Out of the lines below, please list those that hold the string "from".

** Begin Supplied information **

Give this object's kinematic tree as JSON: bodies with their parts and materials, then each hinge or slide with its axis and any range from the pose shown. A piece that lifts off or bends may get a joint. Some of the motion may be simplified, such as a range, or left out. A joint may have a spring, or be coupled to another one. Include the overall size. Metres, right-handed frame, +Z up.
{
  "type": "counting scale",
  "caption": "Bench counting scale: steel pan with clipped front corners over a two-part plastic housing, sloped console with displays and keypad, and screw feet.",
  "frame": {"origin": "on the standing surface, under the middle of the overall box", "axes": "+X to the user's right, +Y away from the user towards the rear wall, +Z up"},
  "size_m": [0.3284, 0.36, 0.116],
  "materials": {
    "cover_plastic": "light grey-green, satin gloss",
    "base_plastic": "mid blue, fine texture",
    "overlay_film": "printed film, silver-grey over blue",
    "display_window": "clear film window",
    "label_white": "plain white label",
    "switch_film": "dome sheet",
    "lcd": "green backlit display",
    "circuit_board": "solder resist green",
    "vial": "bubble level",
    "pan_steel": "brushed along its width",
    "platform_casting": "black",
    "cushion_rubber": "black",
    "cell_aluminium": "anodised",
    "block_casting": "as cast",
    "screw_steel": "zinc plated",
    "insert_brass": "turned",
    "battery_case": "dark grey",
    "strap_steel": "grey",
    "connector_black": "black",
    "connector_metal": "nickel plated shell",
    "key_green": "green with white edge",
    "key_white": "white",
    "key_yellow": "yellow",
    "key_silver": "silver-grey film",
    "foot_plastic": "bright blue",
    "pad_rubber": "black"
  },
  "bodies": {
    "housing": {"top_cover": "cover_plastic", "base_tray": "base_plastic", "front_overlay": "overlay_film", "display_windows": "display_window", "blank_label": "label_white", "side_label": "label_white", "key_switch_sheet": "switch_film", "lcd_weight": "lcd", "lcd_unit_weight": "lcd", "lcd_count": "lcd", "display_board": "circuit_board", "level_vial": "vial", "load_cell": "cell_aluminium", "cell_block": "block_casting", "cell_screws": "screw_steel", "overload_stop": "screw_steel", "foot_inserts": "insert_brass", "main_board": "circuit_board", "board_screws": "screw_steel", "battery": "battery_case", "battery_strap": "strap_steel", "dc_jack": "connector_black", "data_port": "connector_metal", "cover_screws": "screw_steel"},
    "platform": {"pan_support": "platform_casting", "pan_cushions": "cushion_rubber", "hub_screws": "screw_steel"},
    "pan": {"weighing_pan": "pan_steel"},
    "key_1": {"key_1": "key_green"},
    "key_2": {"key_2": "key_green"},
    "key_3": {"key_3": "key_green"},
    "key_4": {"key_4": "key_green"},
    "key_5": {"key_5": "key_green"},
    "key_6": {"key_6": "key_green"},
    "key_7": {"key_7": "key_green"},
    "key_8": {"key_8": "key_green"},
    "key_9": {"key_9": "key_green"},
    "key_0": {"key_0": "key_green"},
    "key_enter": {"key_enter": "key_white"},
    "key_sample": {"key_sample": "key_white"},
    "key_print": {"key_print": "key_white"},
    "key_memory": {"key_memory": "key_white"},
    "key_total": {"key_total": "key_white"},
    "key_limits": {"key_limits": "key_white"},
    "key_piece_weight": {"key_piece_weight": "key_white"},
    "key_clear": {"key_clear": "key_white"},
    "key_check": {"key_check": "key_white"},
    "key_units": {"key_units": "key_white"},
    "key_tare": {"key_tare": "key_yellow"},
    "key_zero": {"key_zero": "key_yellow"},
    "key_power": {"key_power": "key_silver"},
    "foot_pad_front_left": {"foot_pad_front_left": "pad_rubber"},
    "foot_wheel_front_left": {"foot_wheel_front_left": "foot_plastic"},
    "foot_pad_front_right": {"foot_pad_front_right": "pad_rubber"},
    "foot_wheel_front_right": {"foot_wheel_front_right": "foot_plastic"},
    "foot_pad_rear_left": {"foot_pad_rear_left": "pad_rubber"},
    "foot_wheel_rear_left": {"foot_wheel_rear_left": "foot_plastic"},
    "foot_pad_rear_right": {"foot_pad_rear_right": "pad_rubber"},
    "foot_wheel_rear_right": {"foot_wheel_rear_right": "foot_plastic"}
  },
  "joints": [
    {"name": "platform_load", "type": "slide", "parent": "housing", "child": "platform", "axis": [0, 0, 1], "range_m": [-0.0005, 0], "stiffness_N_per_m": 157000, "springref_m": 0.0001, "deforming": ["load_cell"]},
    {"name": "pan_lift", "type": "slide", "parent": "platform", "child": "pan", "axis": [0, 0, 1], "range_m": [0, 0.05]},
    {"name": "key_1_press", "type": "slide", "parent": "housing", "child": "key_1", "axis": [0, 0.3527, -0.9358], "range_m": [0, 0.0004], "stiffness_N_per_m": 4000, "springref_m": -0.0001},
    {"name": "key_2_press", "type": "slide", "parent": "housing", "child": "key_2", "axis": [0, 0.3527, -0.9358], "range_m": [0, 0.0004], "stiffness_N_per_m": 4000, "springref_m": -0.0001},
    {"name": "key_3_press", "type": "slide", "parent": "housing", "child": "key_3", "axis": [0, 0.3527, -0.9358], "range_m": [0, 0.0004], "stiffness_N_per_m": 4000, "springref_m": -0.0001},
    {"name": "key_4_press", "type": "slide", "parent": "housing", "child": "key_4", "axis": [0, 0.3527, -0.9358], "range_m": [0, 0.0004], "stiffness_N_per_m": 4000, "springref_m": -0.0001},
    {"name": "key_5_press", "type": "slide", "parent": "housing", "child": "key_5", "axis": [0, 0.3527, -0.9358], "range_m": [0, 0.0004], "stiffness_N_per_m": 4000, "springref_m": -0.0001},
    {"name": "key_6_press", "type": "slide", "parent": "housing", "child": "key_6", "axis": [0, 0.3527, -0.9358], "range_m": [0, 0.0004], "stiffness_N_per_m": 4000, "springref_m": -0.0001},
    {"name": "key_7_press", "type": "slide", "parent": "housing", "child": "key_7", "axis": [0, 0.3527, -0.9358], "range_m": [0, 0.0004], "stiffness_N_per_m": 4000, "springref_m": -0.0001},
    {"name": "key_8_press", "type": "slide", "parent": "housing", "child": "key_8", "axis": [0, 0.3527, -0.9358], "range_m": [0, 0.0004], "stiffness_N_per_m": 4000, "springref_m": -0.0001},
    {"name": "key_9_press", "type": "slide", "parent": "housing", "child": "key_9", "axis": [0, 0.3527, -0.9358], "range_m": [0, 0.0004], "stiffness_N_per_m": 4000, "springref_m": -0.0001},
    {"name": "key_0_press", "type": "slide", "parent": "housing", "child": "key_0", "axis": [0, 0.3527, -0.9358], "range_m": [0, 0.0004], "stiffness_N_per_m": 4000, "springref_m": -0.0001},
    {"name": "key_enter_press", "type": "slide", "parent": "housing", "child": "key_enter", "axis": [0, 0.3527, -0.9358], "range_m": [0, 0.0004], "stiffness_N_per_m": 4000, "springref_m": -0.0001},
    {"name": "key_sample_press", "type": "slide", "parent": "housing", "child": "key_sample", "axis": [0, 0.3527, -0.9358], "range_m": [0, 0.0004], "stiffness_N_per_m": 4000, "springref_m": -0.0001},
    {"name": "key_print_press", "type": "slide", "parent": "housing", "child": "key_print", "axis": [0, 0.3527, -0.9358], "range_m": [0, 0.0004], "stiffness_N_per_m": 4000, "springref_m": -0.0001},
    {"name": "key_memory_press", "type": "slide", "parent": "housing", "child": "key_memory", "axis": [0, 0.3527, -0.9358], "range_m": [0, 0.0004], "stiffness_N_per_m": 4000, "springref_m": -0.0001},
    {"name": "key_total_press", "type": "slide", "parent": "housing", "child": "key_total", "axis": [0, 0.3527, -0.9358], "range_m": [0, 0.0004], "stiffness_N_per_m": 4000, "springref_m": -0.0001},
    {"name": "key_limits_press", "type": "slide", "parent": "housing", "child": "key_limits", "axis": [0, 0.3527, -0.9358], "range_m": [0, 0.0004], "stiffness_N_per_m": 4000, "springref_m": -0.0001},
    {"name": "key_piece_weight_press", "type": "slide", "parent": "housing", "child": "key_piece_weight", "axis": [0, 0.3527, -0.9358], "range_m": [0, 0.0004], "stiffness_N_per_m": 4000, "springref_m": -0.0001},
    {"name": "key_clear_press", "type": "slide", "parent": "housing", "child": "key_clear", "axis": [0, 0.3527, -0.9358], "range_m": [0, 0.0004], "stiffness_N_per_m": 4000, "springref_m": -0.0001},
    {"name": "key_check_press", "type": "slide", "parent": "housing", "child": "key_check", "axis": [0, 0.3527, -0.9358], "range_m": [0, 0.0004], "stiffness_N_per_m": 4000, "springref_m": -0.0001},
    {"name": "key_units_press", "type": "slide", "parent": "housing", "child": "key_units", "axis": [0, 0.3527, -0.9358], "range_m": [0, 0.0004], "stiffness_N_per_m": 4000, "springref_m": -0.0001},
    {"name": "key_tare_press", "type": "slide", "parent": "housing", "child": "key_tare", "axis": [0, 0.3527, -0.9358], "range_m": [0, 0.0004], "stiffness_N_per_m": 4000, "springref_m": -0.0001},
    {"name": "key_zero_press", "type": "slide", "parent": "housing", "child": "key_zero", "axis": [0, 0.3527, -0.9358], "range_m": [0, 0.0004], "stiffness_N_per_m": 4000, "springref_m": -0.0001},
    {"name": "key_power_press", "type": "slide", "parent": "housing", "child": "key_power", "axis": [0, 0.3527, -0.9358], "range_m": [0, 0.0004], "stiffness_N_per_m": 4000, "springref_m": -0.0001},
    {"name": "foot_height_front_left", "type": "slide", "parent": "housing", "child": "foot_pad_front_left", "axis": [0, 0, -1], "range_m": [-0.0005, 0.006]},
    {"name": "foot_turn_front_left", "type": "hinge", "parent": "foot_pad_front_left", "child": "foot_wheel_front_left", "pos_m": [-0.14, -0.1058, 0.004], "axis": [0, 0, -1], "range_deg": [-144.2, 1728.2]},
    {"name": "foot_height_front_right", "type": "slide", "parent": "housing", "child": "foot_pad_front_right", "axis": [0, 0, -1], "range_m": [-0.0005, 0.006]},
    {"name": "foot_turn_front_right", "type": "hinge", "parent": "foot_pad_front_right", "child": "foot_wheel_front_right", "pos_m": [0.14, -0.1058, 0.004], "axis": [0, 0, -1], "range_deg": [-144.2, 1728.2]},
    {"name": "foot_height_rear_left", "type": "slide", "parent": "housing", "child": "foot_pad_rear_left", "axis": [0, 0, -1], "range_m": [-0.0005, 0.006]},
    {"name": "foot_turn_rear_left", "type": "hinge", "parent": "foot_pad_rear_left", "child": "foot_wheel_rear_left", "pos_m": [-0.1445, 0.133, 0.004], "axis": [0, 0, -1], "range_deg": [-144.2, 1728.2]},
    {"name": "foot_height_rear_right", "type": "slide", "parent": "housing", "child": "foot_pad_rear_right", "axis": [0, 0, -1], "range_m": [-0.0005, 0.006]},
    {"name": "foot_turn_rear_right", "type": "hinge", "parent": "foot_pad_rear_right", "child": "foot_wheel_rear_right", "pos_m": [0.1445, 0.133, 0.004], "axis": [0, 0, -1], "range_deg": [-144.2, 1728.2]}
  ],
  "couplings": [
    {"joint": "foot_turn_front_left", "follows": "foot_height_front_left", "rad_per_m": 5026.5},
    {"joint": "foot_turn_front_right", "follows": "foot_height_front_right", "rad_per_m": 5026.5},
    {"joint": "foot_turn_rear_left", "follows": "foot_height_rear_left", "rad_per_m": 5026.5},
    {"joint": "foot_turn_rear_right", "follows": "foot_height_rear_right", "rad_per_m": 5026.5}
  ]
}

** End Supplied information **
** Begin Supplied information **

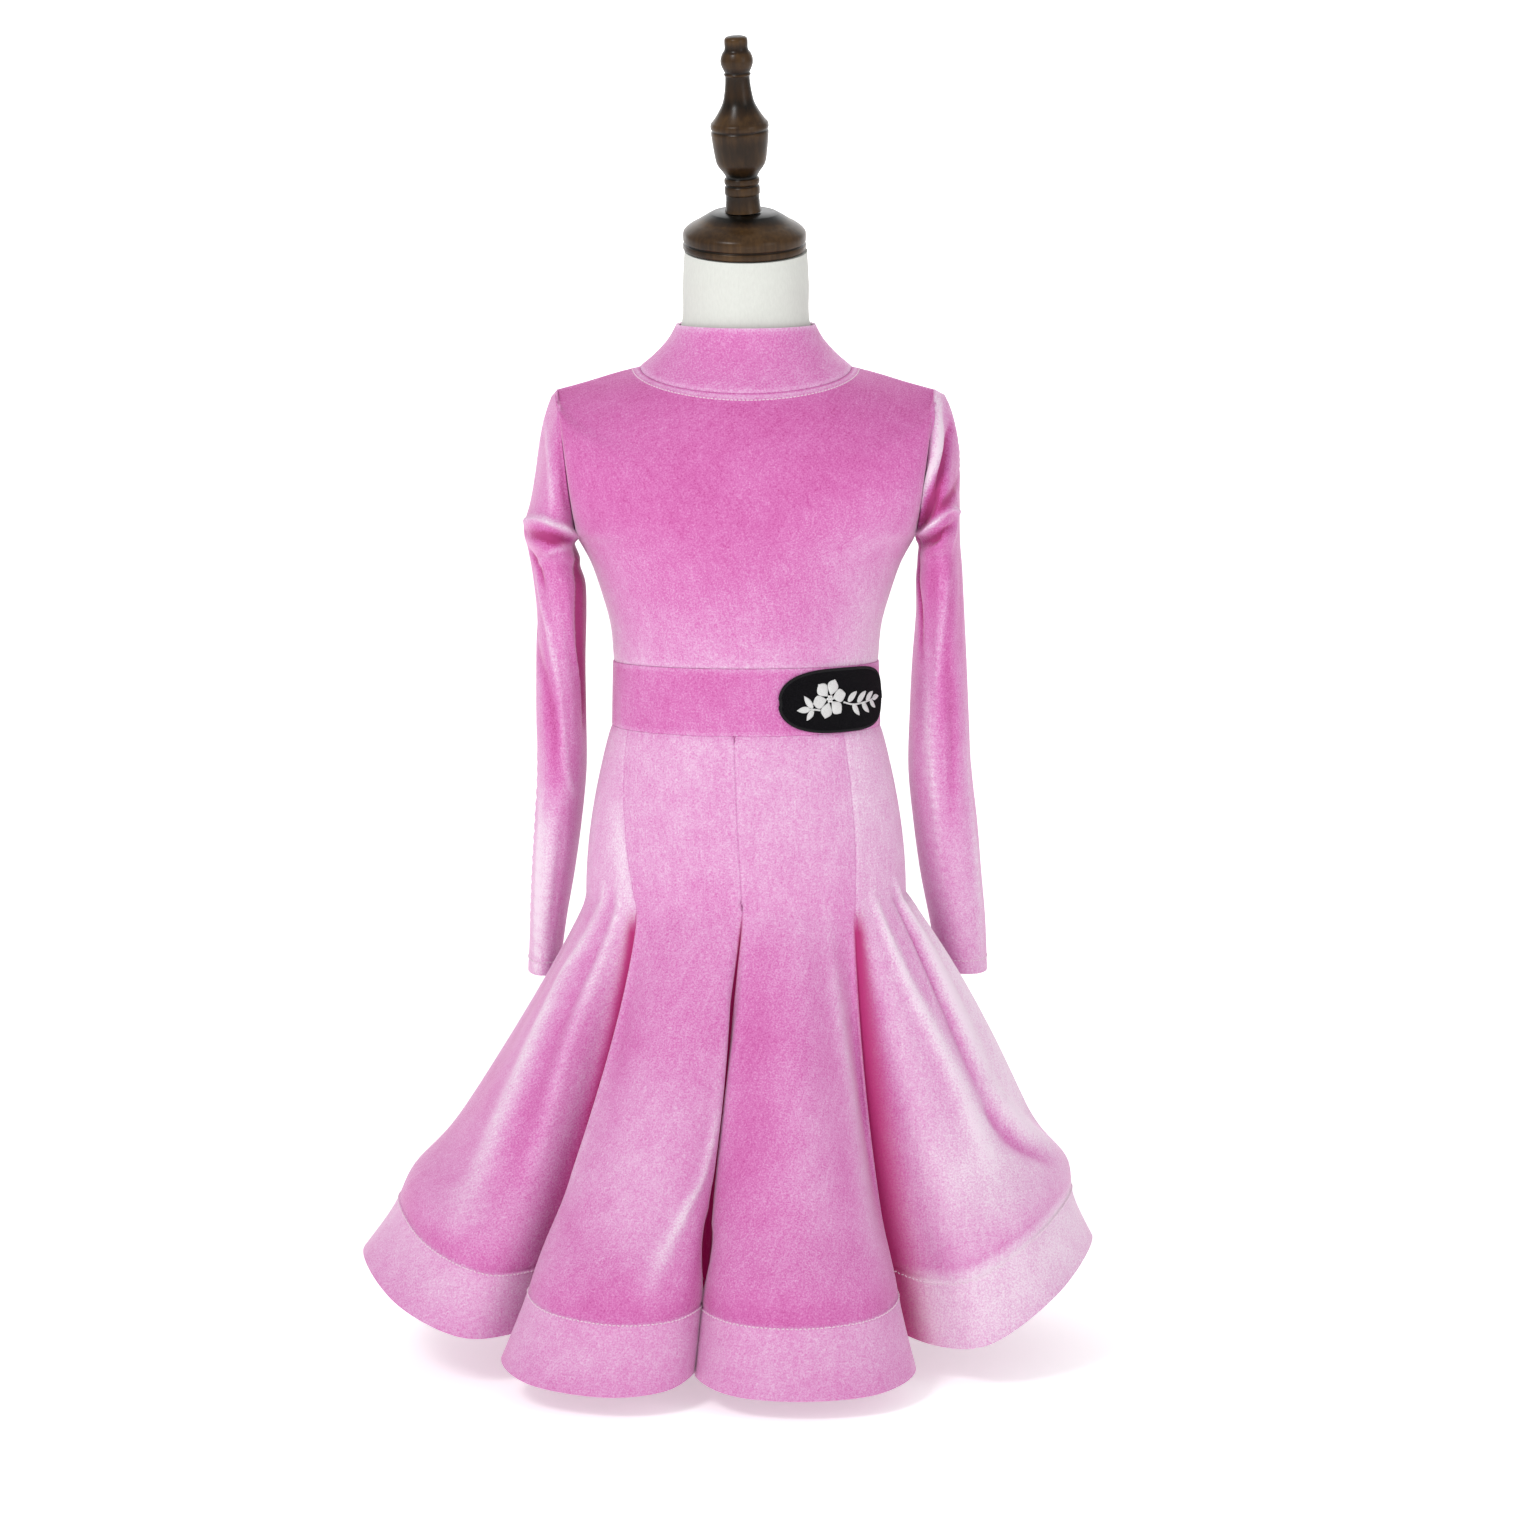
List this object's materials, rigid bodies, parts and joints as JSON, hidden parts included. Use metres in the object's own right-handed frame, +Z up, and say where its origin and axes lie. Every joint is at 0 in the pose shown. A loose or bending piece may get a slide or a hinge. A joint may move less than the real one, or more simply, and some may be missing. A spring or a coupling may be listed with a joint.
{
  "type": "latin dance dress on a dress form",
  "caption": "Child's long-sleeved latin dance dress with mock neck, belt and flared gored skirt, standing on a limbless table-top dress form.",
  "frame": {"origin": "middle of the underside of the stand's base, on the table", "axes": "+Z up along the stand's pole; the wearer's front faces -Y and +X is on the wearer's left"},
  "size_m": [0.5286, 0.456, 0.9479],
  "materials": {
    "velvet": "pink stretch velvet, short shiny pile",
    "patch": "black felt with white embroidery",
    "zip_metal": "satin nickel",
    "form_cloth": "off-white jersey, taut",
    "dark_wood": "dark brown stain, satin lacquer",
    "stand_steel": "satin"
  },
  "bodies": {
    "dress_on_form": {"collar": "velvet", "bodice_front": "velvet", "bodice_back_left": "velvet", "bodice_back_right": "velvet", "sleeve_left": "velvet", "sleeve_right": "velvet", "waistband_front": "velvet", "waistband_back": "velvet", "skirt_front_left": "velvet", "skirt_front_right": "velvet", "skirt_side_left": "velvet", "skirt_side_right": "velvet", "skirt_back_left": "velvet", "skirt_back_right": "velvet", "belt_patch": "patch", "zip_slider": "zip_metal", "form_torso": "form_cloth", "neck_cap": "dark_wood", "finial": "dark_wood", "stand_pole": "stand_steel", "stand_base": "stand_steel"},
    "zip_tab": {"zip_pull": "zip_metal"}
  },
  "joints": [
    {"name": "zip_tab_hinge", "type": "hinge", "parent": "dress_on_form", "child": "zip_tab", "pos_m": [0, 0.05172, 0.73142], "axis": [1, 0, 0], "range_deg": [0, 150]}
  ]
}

** End Supplied information **

■ Result of this task:
Give this object's kinematic tree as JSON: bodies with their parts and materials, then each hinge or slide with its axis and any range from the pose shown. A piece that lifts off or bends may get a joint. Some of the motion may be simplified, such as a range, or left out. A joint may have a spring, or be coupled to another one. Include the overall size. Metres, right-handed frame, +Z up.
  "frame": {"origin": "on the standing surface, under the middle of the overall box", "axes": "+X to the user's right, +Y away from the user towards the rear wall, +Z up"},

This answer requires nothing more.